During long continuous runs, punch temperatures may gradually rise due to repeated friction and deformation loads. Thermal expansion can subtly alter clearances and increase stripping resistance, particularly in narrow-pitch progressive dies.

Press acceleration also affects strip behavior. Thin material may begin oscillating slightly between stations during rapid progression, especially when guide support becomes uneven.

To maintain stable high-speed performance, precision progressive dies often incorporate:

• Reinforced guide systems

• Balanced station loading

• Controlled strip support

• Dynamic unloading stabilization

• Optimized scrap evacuation

• Multi-point guidance structures

High-speed OEM production additionally requires continuous process monitoring.

Manufacturers increasingly rely on:

• Burr height inspection

• SPC dimensional monitoring

• Optical comparator verification

• Inline vision inspection

• Tonnage monitoring

• Feed progression validation

These systems help detect progressive instability before major tooling failures occur.

When Progressive Dies Should Be Repaired, Reinforced, or Rebuilt

Not all progressive die failures require complete replacement.

Localized wear problems may often be corrected through repair or reinforcement if the overall die structure remains stable.

Repair is typically appropriate when:

• Wear remains localized

• Guide alignment is recoverable

• Insert structures remain serviceable

• Punch synchronization remains stable

Reinforcement becomes necessary when repeated failures develop in the same high-load zones. This may involve:

• Upgrading guide systems

• Adding carbide inserts

• Improving unloading structures

• Optimizing clearance distribution

• Reinforcing strip support

Complete rebuilding may become necessary when multiple stations lose alignment or structural rigidity decreases significantly.

For aging progressive dies operating in long-cycle OEM production, rebuilding critical wear systems can often restore production stability more economically than complete replacement.

Design Considerations That Reduce Progressive Die Failure Risk

Many progressive die failures originate during the tooling design stage rather than during production itself.

Well-engineered progressive dies prioritize:

• Stable strip progression

• Balanced forming loads

• Controlled unloading pressure

• Reliable scrap evacuation

• Reinforced wear zones

• Accessible maintenance structures

Guide system rigidity is especially important in high-speed precision stamping.

Thin materials, narrow pitch layouts, and micro features require significantly tighter positional control than conventional structural stamping applications.

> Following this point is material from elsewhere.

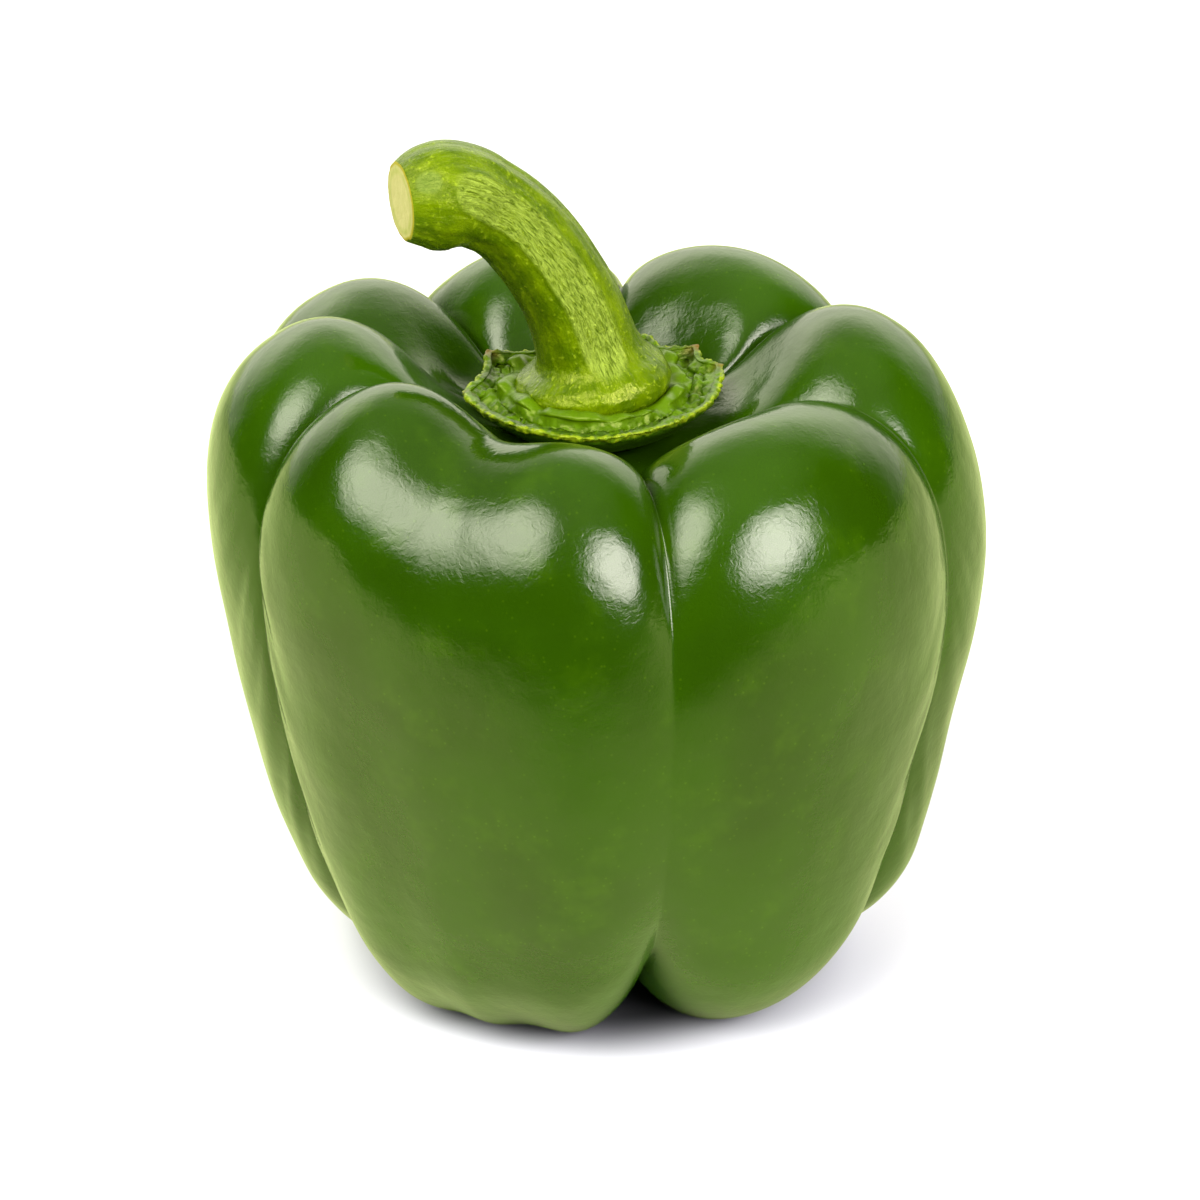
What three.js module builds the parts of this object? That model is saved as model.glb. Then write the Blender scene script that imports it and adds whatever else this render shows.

Proper station sequencing is equally critical. Excessive forming loads concentrated in early stations may destabilize strip movement and accelerate downstream wear.

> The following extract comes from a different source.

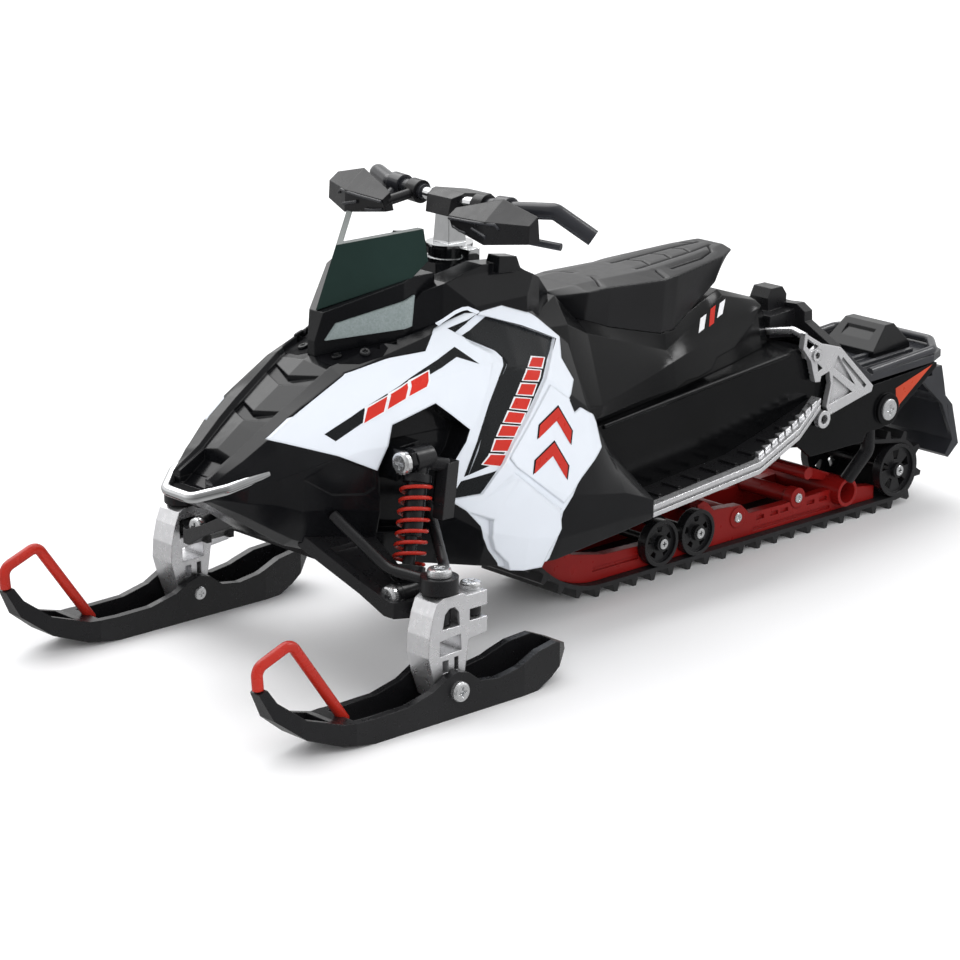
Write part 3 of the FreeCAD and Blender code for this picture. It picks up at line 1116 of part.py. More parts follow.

Modern progressive dies therefore increasingly rely on:

• Balanced station distribution

• Modular insert structures

• Multi-stage forming transitions

• Reinforced guiding systems

• Predictive wear management

Ultimately, progressive die reliability depends on how effectively the entire tooling system manages force distribution, wear progression, strip stability, and dimensional repeatability over millions of production cycles.

Conclusion

Progressive die failures rarely originate from a single damaged component. Most problems develop gradually through cumulative wear, strip instability, thermal effects, lubrication inconsistency, and guide system degradation during continuous production.

For manufacturers producing high-precision stamped components, maintaining long-term tooling stability requires more than reactive repair. Stable OEM production depends on:

• Accurate strip positioning

• Reinforced wear structures

• Controlled unloading systems

• Reliable scrap evacuation

• Preventive maintenance planning

• Continuous dimensional monitoring

As production tolerances continue tightening across automotive, connector, electronics, and industrial applications, progressive die engineering increasingly depends on long-term wear management, structural reinforcement, and dynamic process stability.

Manufacturers capable of combining precision tooling design, high-speed production experience, modular maintenance strategies, and long-cycle process control are far better positioned to deliver stable mass production performance over extended OEM production programs.

At tqstamping, progressive die development is approached from a long-term production stability perspective rather than short-term tooling output alone. By focusing on strip guidance stability, tooling repeatability, wear management, and precision process control, high-volume OEM stamping programs can maintain consistent dimensional quality across extended production cycles.

FAQ

What causes progressive die misalignment during high-speed stamping?

Progressive die misalignment is often caused by unstable strip progression, worn pilot pins, improper feeder release timing, or guide system wear. At higher press speeds, strip vibration and localized material drag can further reduce positioning accuracy, eventually causing dimensional drift, burr growth, and inconsistent forming across multiple stations.

Why do progressive dies develop burrs over time?

Burr formation usually increases as punch edges gradually wear during continuous production. Improper punch-to-die clearance, insufficient lubrication, guide wear, and excessive stripping force can accelerate edge breakdown. In high-volume OEM stamping, burr growth often indicates progressive wear accumulation rather than a single isolated tooling failure.

What is slug pulling in progressive stamping?

Slug pulling occurs when scrap material adheres to the punch surface during withdrawal instead of evacuating normally through the die opening. This problem is commonly linked to vacuum effects, punch wear, excessive stripping resistance, poor lubrication, or inadequate scrap evacuation design. Slug pulling can quickly lead to die damage and feeding instability.

How often should progressive dies be sharpened?

Sharpening intervals depend on material type, production speed, part geometry, and tooling material. High-speed stainless steel stamping typically requires more frequent maintenance than softer materials. Most precision manufacturers establish sharpening schedules based on actual stroke count and burr monitoring rather than waiting for visible edge deterioration.

Why are carbide inserts used in progressive dies?

Carbide inserts provide excellent wear resistance and dimensional stability in high-load cutting zones. They are commonly used in narrow piercing stations, high-cycle progressive dies, and precision connector stamping applications where conventional tool steel may wear too quickly. Replaceable carbide inserts also reduce long-term maintenance downtime.